In 2005, Budgett and Mulfinger received funding from Microsoft Research Cambridge for the action-research project REGRETS (2005–8), which comprised a public conceptual artwork, interactive archive and study of human regret as a positive entity and tool of self-correction. The street project featured a private kiosk/"confessional" and five roaming custom backpack input/display units with computers that suggested the metaphor of offloading one's burdens (regrets) onto the back of another; they connected to a central database that reciprocated participants with five algorithm-determined, similar regrets in a show of solidarity.
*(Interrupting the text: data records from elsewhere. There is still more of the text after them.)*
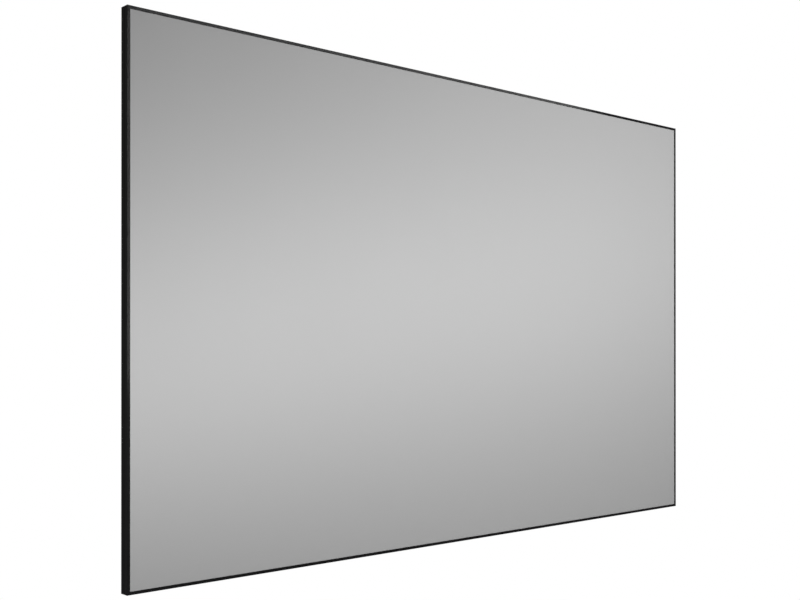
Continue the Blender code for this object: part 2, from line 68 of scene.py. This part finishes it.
def new_finish(name, colour, roughness, metallic=0.0, specular=0.5):
    """A material with its shader's plain values set, and its node tree and shader."""
    made = bpy.data.materials.new(name)
    made.use_nodes = True
    tree = made.node_tree
    shader = tree.nodes["Principled BSDF"]
    shader.inputs["Base Color"].default_value = (*colour, 1.0)
    shader.inputs["Roughness"].default_value = roughness
    shader.inputs["Metallic"].default_value = metallic
    shader.inputs["Specular IOR Level"].default_value = specular
    return made, tree, shader


def grain(tree, scale, detail=3.0, roughness=0.5):
    """Noise on the piece's own coordinates; scale is cycles a metre, one for all axes or three."""
    place = tree.nodes.new("ShaderNodeTexCoord")
    stretch = tree.nodes.new("ShaderNodeMapping")
    if not isinstance(scale, tuple):
        scale = (scale, scale, scale)
    stretch.inputs["Scale"].default_value = scale
    noise = tree.nodes.new("ShaderNodeTexNoise")
    noise.inputs["Scale"].default_value = 1.0
    noise.inputs["Detail"].default_value = detail
    noise.inputs["Roughness"].default_value = roughness
    tree.links.new(place.outputs["Object"], stretch.inputs["Vector"])
    tree.links.new(stretch.outputs["Vector"], noise.inputs["Vector"])
    return noise.outputs["Fac"]


def spread(tree, source, low, high, start=0.3, end=0.7):
    """A texture's middle range, spread from low to high."""
    ramp = tree.nodes.new("ShaderNodeMapRange")
    ramp.inputs["From Min"].default_value = start
    ramp.inputs["From Max"].default_value = end
    ramp.inputs["To Min"].default_value = low
    ramp.inputs["To Max"].default_value = high
    tree.links.new(source, ramp.inputs["Value"])
    return ramp.outputs["Result"]


def blend(tree, source, first, second):
    """A colour between two, each a plain tone or a socket, by a texture."""
    mix = tree.nodes.new("ShaderNodeMix")
    mix.data_type = "RGBA"
    tree.links.new(source, mix.inputs[0])
    for socket, colour in ((mix.inputs[6], first), (mix.inputs[7], second)):
        if hasattr(colour, "links"):
            tree.links.new(colour, socket)
        else:
            socket.default_value = (*colour, 1.0)
    return mix.outputs[2]


def relief(tree, shader, source, height, strength=1.0):
    """Raises the surface by a texture; height is in metres."""
    bump = tree.nodes.new("ShaderNodeBump")
    bump.inputs["Strength"].default_value = strength
    bump.inputs["Distance"].default_value = height
    tree.links.new(source, bump.inputs["Height"])
    tree.links.new(bump.outputs["Normal"], shader.inputs["Normal"])


def tone(colour, factor):
    """The same colour, lighter or darker."""
    return tuple(channel * factor for channel in colour)


def tint(tree, shader, source, colour, dark, light):
    """Varies the surface between a darker and a lighter tone of its colour by a texture."""
    share = spread(tree, source, 0.0, 1.0)
    varied = blend(tree, share, tone(colour, dark), tone(colour, light))
    tree.links.new(varied, shader.inputs["Base Color"])


def vary_roughness(tree, shader, source, low, high):
    """Varies the surface's roughness between two values by a texture."""
    tree.links.new(spread(tree, source, low, high), shader.inputs["Roughness"])


def extruded_finish(
    name, colour, along, roughness=0.42, metallic=0.0, specular=0.3, die_height=DIE_LINE_HEIGHT
):
    """Drawn metal: fine die lines that run along x or z."""
    made, tree, shader = new_finish(name, colour, roughness, metallic, specular)
    across = DIE_LINES_PER_METRE
    if along == "x":
        lines = (DIE_CHANGES_PER_METRE, across, across)
    else:
        lines = (across, across, DIE_CHANGES_PER_METRE)
    cloud = grain(tree, METAL_CLOUDS_PER_METRE)
    die = grain(tree, lines, detail=2.0)
    tint(tree, shader, cloud, colour, 0.82, 1.2)
    vary_roughness(tree, shader, die, roughness - 0.06, roughness + 0.08)
    relief(tree, shader, die, die_height, 0.5)
    return made


def dress(node, made):
    """Gives a node of the frame its finish; its mesh and place stay as they are."""
    thing = bpy.data.objects[node]
    if thing.data.materials:
        thing.data.materials[0] = made
    else:
        thing.data.materials.append(made)
    return thing


rail_finish = {
    "x": extruded_finish("rail_anodised_level", RAIL_BLACK, "x"),
    "z": extruded_finish("rail_anodised_upright", RAIL_BLACK, "z"),
}
for end in ("left", "right"):
    dress("rail_top_" + end, rail_finish["x"])
    dress("rail_bottom_" + end, rail_finish["x"])
    dress("rail_" + end, rail_finish["z"])

# The corner brackets and splice plates. Zinc-plated steel plates that lie between the ribs of the
# rails' channel and join the rails, each held by button-head screws with a hexagon socket.
ZINC = (0.50, 0.51, 0.52)
ZINC_CRYSTALS_PER_METRE = 420.0
ZINC_CLOUDS_PER_METRE = 60.0
ZINC_CRYSTAL_HEIGHT = 0.00001
SCREW_STEEL = (0.42, 0.42, 0.43)
HEAD_RADIUS = 0.0036
HEAD_TAPER = 0.72
HEAD_HEIGHT = 0.0021
HEAD_ROUNDING = 0.0007
SOCKET_LAND = 0.0003
SOCKET_RADIUS = 0.0014
SOCKET_DEPTH = 0.0012
HEAD_SIDES = 24
SHARP_FROM_DEGREES = 35.0


def plated_finish(name, colour, roughness):
    """Zinc plating: bright, with a faint crystal mottle."""
    made, tree, shader = new_finish(name, colour, roughness, 1.0)
    mottle = grain(tree, ZINC_CRYSTALS_PER_METRE, detail=4.0)
    cloud = grain(tree, ZINC_CLOUDS_PER_METRE)
    tint(tree, shader, mottle, colour, 0.86, 1.1)
    vary_roughness(tree, shader, cloud, roughness - 0.08, roughness + 0.1)
    relief(tree, shader, mottle, ZINC_CRYSTAL_HEIGHT, 0.4)
    return made


def new_piece(name, shell, made):
    """A finished piece of the scene, at the origin, riding with the frame."""
    mesh = bpy.data.meshes.new(name)
    bmesh.ops.recalc_face_normals(shell, faces=shell.faces)
    shell.to_mesh(mesh)
    shell.free()
    mesh.shade_smooth()
    mesh.set_sharp_from_angle(angle=radians(SHARP_FROM_DEGREES))
    mesh.materials.append(made)
    piece = bpy.data.objects.new(name, mesh)
    bpy.context.scene.collection.objects.link(piece)
    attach(piece, "root")
    return piece


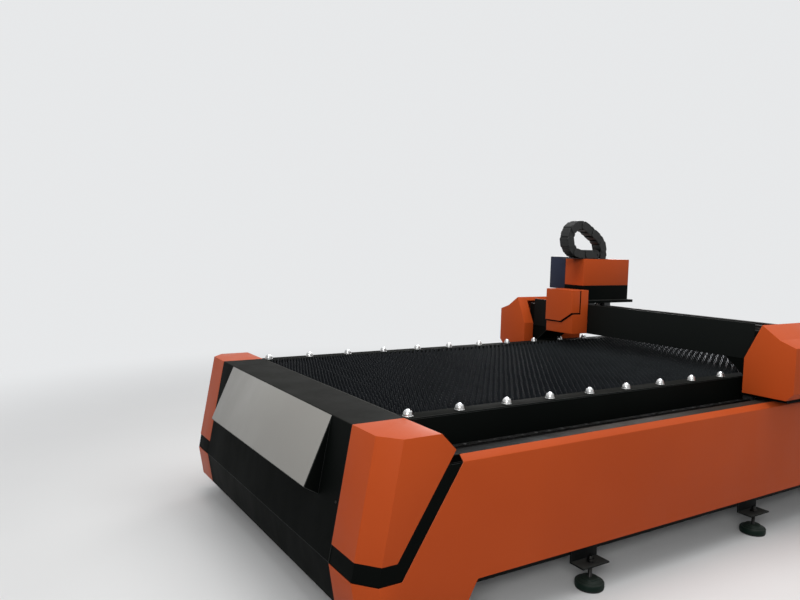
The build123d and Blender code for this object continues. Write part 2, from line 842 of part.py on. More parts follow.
def set_in(outline, wall):
    """A clockwise outline with each of its sides moved inwards by a wall."""
    inwards = []
    for (x0, z0), (x1, z1) in zip(outline, outline[1:] + outline[:1]):
        length = hypot(x1 - x0, z1 - z0)
        inwards.append(((z1 - z0) / length, (x0 - x1) / length))
    corners = []
    for (x, z), (ax, az), (bx, bz) in zip(outline, inwards[-1:] + inwards[:-1], inwards):
        shift = wall / (1 + ax * bx + az * bz)
        corners.append((x + shift * (ax + bx), z + shift * (az + bz)))
    return corners


def end_cover():
    """Faceted cover over the right end of the gantry, notched for the beam and open at its foot."""
    outline = end_cover_outline()
    outer = prism_y(outline, gantry_front, gantry_rear)
    inner = prism_y(set_in(outline, sheet), gantry_front + sheet, gantry_rear - sheet)
    low = foot_plate_top - overcut
    foot_opening = box(end_cover_inner + sheet, end_cover_outer - end_cover_corner_cut - 2 * sheet,
                       gantry_front + sheet, gantry_rear - sheet, low, end_cover_knee_z - sheet)
    notch = box(end_cover_inner - overcut, end_cover_ridge_x - end_cover_notch_margin,
                beam_front - end_cover_notch_gap, beam_rack_rear + slide_gap, low,
                beam_cover_top + slide_gap)
    return outer - inner - foot_opening - notch


def foot_plate():
    """Thick plate that rides on the bearing blocks of the right side, with a hole for the pinion's shaft."""
    y0, y1 = gantry_front + foot_plate_setback, gantry_rear - foot_plate_setback
    outer = end_cover_outer - foot_plate_setback
    plate = box(foot_plate_inner, outer, y0, y1, foot_plate_bottom, foot_plate_top)
    return plate - shaft_hole(servo_x, servo_y, foot_plate_bottom, foot_plate_top)


def gantry_block_places():
    inset = foot_plate_setback + block_end_margin + block_length / 2
    return (gantry_front + inset, gantry_rear - inset)


def gantry_blocks():
    """The four bearing blocks under the gantry's feet."""
    profile = block_profile(rail_x, side_beam_top)
    half = block_length / 2
    right = [prism_y(profile, y - half, y + half) for y in gantry_block_places()]
    return right + [other_side(block) for block in right]


def riser():
    """Welded box between the foot plate and the beam, with a gusset that reaches in under the beam."""
    outer = beam_half_length
    profile = [(foot_plate_inner, foot_plate_top), (outer, foot_plate_top), (outer, beam_bottom)]
    profile += [(riser_reach, beam_bottom), (riser_reach, beam_bottom - riser_lip)]
    profile += [(foot_plate_inner, riser_throat_z)]
    return prism_y(profile, beam_front, beam_rear)


def beam():
    """Rectangular tube across the gantry."""
    half = beam_half_length
    outer = box(-half, half, beam_front, beam_rear, beam_bottom, beam_top)
    inner = box(-half - overcut, half + overcut, beam_front + tube_wall, beam_rear - tube_wall,
                beam_bottom + tube_wall, beam_top - tube_wall)
    return outer - inner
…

REGRETS was staged in Cambridge, Linz, Santa Barbara, and Paris; Circa magazine called it "an intriguing exercise in social psychology" while The Guardian described it as "surprisingly poetic."

==Awards and recognition==
Budgett has been awarded a Microsoft Research Grant (Cambridge, 2005); commissions from the Santa Barbara Museum of Art (2009), Contemporary Arts Forum (2000), Iniva (1995), Artangel Trust, Projects UK, and the National Garden Festival (all 1990); and artist-in-residencies from Beaconsfield (2016) and Kunstlerhaus Bethanien (1986–7). His work belongs to the public art collections of the Victoria & Albert Museum, Alvar Aalto Museum (Finland) and Deutsche Bank London, and has appeared in the books Art contemporain nouveaux médias (2011), The Wireless Spectrum (2010), Hiding in the Light by Dick Hebdige (1988), and Ghost Photography (1989), among others.